_Exercise details_. Copy whichever lines contain the string "FreeCAD".

_Source data_.
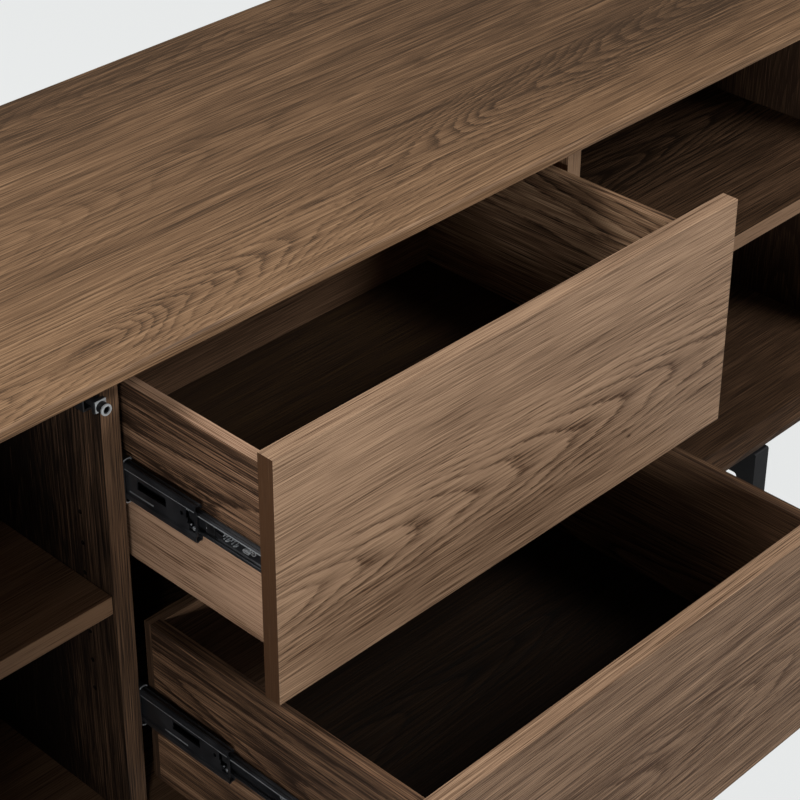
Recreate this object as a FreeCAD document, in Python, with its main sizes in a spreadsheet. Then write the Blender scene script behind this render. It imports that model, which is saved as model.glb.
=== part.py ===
"""A long sideboard: a mitred case with bevelled front edges on two steel leg frames.

The middle bay holds two drawers on telescopic slides, shown pulled out. The left bay has an
adjustable shelf behind a push-to-open door, shown open. The right bay is an open shelf.
X runs along the length, Y from front to back and Z up. The origin is the middle of the
underside of the case.
"""
import FreeCAD, Part
import math
import os
import re
import Sketcher
from FreeCAD import Rotation, Vector

# Driving dimensions in millimetres and degrees
SIZES = {
    # Case
    "case_width": 1743.0,
    "case_depth": 439.0,
    "inner_height": 487.5,
    "panel_thickness": 18.0,
    "edge_round": 6.0,
    "edge_land": 5.0,
    "bevel_depth": 20.0,
    "divider_thickness": 19.0,
    "divider_setback": 41.5,
    "back_thickness": 8.0,
    "back_seat": 8.0,
    "back_ease": 0.3,
    "overrun": 2.0,
    # Dowels between the dividers and the case
    "dowel_radius": 4.0,
    "dowel_half": 12.0,
    "dowel_inset": 60.0,
    "dowel_ease": 0.1,
    # Mitre splines
    "spline_length": 50.0,
    "spline_width": 12.0,
    "spline_thickness": 3.0,
    "spline_inset": 85.0,
    "spline_ease": 0.15,
    # Shelves and their supports
    "shelf_thickness": 18.5,
    "shelf_height": 236.0,
    "shelf_gap": 1.0,
    "shelf_setback": 1.8,
    "shelf_back_gap": 6.0,
    "pin_pitch": 32.0,
    "pin_hole_count": 7,
    "pin_hole_radius": 2.5,
    "pin_hole_depth": 10.0,
    "pin_inset": 38.4,
    "pin_drop": 7.9,
    "pin_spigot_radius": 2.4,
    "pin_spigot_length": 8.0,
    "pin_plate_thickness": 1.8,
    "pin_plate_width": 12.0,
    "pin_plate_height": 16.0,
    "pin_plate_reach": 13.0,
    # Leg frames
    "base_height": 175.0,
    "leg_frame_inset": 270.3,
    "leg_width": 25.0,
    "leg_depth": 24.0,
    "rail_height": 37.0,
    "tube_wall": 2.0,
    "leg_inner_round": 4.0,
    "leg_outer_round": 3.0,
    "plate_thickness": 3.0,
    "plate_width": 64.0,
    "plate_inset": 12.0,
    "leg_screw_inset": 30.0,
    "leg_screw_side": 9.0,
    "leg_screw_radius": 2.5,
    "leg_screw_length": 12.0,
    "leg_screw_head_radius": 5.0,
    "leg_screw_head_height": 3.0,
    "glide_thickness": 5.0,
    "glide_plug": 15.0,
    "glide_ease": 0.2,
    # Drawer fronts and boxes
    "front_thickness": 17.0,
    "front_top_gap": 3.0,
    "front_middle_gap": 4.5,
    "front_bottom_gap": 3.0,
    "front_side_gap": 2.0,
    "front_closed_gap": 2.5,
    "front_edge_round": 0.8,
    "upper_opening_share": 0.5017,
    "lower_opening_share": 0.9913,
    "box_back_space": 42.5,
    "box_top_drop": 31.5,
    "box_rise": 28.5,
    "side_thickness": 12.0,
    "box_back_lip": 8.4,
    "bottom_thickness": 6.0,
    "bottom_rise": 11.4,
    "groove_depth": 6.0,
    "groove_ease": 0.2,
    # Screws through the box into the front
    "front_screw_radius": 2.0,
    "front_screw_bite": 11.0,
    "front_screw_head_radius": 4.0,
    "front_screw_head_height": 2.4,
    "front_screw_inset": 70.0,
    "front_screw_edge": 45.0,
    "screw_ease": 0.1,
    # Drawer slides
    "slide_thickness": 12.7,
    "slide_end_gap": 2.0,
    "slide_height": 45.0,
    "slide_wall": 1.2,
    "slide_flange": 9.5,
    "slide_running_gap": 0.5,
    "middle_height": 37.0,
    "inner_member_height": 21.0,
    "inner_member_flange": 8.0,
    "upper_middle_share": 0.5,
    "lower_middle_share": 0.33,
    "slot_inset": 43.0,
    "slot_length": 36.0,
    "slot_height": 11.0,
    "rivet_hole_inset": 23.0,
    "rivet_hole_radius": 2.6,
    "latch_notch_inset": 4.0,
    "latch_notch_length": 12.0,
    "latch_notch_height": 15.0,
    "lever_inset": 74.0,
    "lever_length": 11.0,
    "lever_thickness": 3.0,
    "slide_screw_radius": 1.6,
    "slide_screw_length": 9.0,
    "slide_screw_head_radius": 3.4,
    "slide_screw_head_height": 1.6,
    "slide_screw_front": 30.0,
    # Door
    "door_gap": 3.0,
    "door_open_angle": 100.0,
    "cup_radius": 17.5,
    "cup_depth": 13.2,
    "cup_wall": 1.0,
    "cup_inset": 22.5,
    "cup_ease": 0.1,
    "cup_flange_thickness": 1.0,
    "cup_flange_height": 64.0,
    "cup_flange_width": 20.0,
    "pivot_inset": 9.3,
    "pivot_depth": 9.6,
    "ear_near": 1.9,
    "ear_far": 2.6,
    "ear_rise": 3.0,
    "ear_inner": 6.6,
    "ear_thickness": 2.0,
    "hinge_inset": 95.0,
    "hinge_pin_radius": 1.0,
    "hinge_running_gap": 0.05,
    "knuckle_radius": 2.0,
    "arm_width": 10.0,
    "arm_thickness": 2.0,
    "arm_drop": 0.9,
    "arm_first_across": 13.5,
    "arm_second_across": 17.5,
    "arm_second_back": 15.0,
    "hinge_plate_thickness": 2.0,
    "hinge_plate_length": 50.0,
    "hinge_plate_height": 44.0,
    "hinge_plate_start": 36.0,
    "hinge_screw_spacing": 32.0,
    "hinge_screw_radius": 2.0,
    "hinge_screw_length": 11.0,
    "hinge_screw_head_radius": 4.0,
    "hinge_screw_head_height": 1.8,
    "cup_screw_spacing": 52.0,
    # Push latch
    "latch_side": 8.0,
    "latch_drop": 29.7,
    "latch_reach": 20.0,
    "latch_body_width": 15.6,
    "latch_body_height": 18.0,
    "latch_body_length": 41.0,
    "latch_body_start": 1.0,
    "latch_collar": 12.0,
    "latch_collar_length": 6.0,
    "latch_nose": 6.5,
    "latch_nose_radius": 5.2,
    "latch_stem_radius": 3.6,
    "latch_stem_length": 19.5,
    "latch_ring_radius": 5.8,
    "latch_ring_length": 3.0,
    "latch_magnet_radius": 3.2,
    "latch_magnet_depth": 2.2,
    "latch_magnet_sink": 0.5,
    "latch_ease": 0.35,
    "latch_screw_radius": 1.5,
    "latch_screw_length": 9.0,
    "latch_screw_head_radius": 2.6,
    "latch_screw_head_height": 1.4,
    "latch_screw_end": 4.5,
    "strike_radius": 7.5,
    "strike_thickness": 0.6,
    "strike_gap": 0.3,
    "strike_screw_radius": 1.5,
    "strike_screw_length": 8.0,
    "strike_screw_head_height": 0.4,
    "strike_screw_head_radius": 2.8,
    # Screws through the back panel
    "back_screw_radius": 1.6,
    "back_screw_length": 18.8,
    "back_screw_head_radius": 3.0,
    "back_screw_head_height": 1.2,
    "back_screw_count": 8,
    "back_screw_edge": 4.2,
}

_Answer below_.
Recreate this object as a FreeCAD document, in Python, with its main sizes in a spreadsheet. Then write the Blender scene script behind this render. It imports that model, which is saved as model.glb.
import FreeCAD, Part
from FreeCAD import Rotation, Vector